My mother, just months shy of 80 and a fashion model in her younger days, is the picture of elegance. She sweeps into Sydney's Overseas Passenger Terminal on high heels, her case swivelling on its castors. The only thing that slows her is when the marcasite clip in her coiffed blonde hair sets the security bells ringing.

We line up to have our photographs snapped for our cruise identification cards. The purser scrutinizes our passports, then our faces, and with imperious decisiveness hands my mother's passport to me and mine to her (or Miss Dorothy, as he calls her). I am a little put out. People say we are clones of each other but by crikey, there's a three decade age gap. My mother seems quite flattered by the error. I resolve to get a new passport photo or failing that, some duty-free wrinkle cream once on board.

We follow the gangway on to the ship and the official cruise photographer leaps out and snaps us. Lurking rear of shot is a Welcome Aboard banner. On a voyage that promises relaxation, the photographer is the only stress accelerant, springing as he does from under gangways and behind potted palms at various superhuman angles to snap us into holiday history.

For formal night, Miss Dorothy slips away to get a "do" at the salon, returning hours later just a tad more bouffant.

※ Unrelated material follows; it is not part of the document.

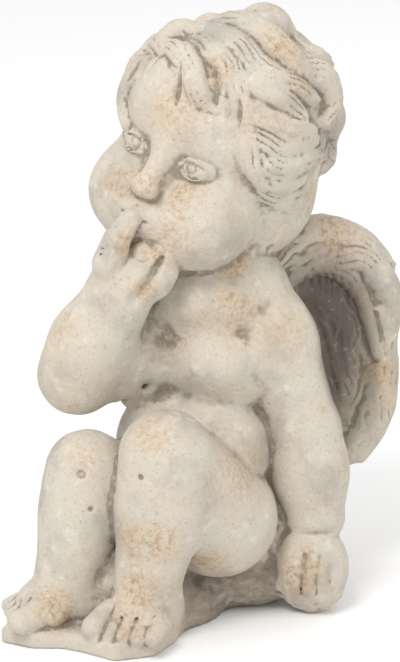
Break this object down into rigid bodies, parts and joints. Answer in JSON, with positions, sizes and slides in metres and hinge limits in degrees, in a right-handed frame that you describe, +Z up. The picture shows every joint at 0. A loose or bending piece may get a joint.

A swell is up and, arm in arm, we stagger along to dinner, my mother an Oscars portrait of style and glamour. Catapulted into the dining room as the ship dips and dives, we mingle amongst the tuxedos and tiaras, sidestepping the photographer, who is attempting an art-house shot from floor level.

A smiling Indonesian waiter links arms with my mother and the three of us lurch and giggle our way towards the table. It cannot be possible she is nearly 80, I think.

The evening becomes more bizarre: the band plays the theme from Titanic while waiters dart back and forth juggling food trays, and our conversation ricochets from the release from house arrest of Aung San Suu Kyi to the shortage of small green tomatoes for my mother's pickles.

We take shore visits on the lush isles of Vanuatu, Fiji and New Caledonia.

In Noumea our sightseeing centres on Miss Dorothy's search for a hairdresser that's cheaper than the one on the ship. There are plenty but it's Monday and not one is open.

On Wala Island I watch, lifeguard-like, a cocoa-skinned toddler paddling. Miss Dorothy appears, drenched, her hair-do sort of shaggy-dog-meets-monster-from-the-deep. "I was rinsing my feet and a big wave knocked me over," she says. Wherever from, I wonder, looking out at the mirror-flat turquoise lagoon.

I resolve to take my cabin-companion duties more seriously and suggest a return to the ship for repairs in the salon. "No panic," she chirps. "I've packed my hot rollers."

We savour warm trade winds and watch peach-gold sunsets over the rippling blue Pacific. Time seems to dissolve. When the ship docks at Circular Quay, hairdressing appointments aside, my mother and I have been together for 336 hours. And what precious hours they've been.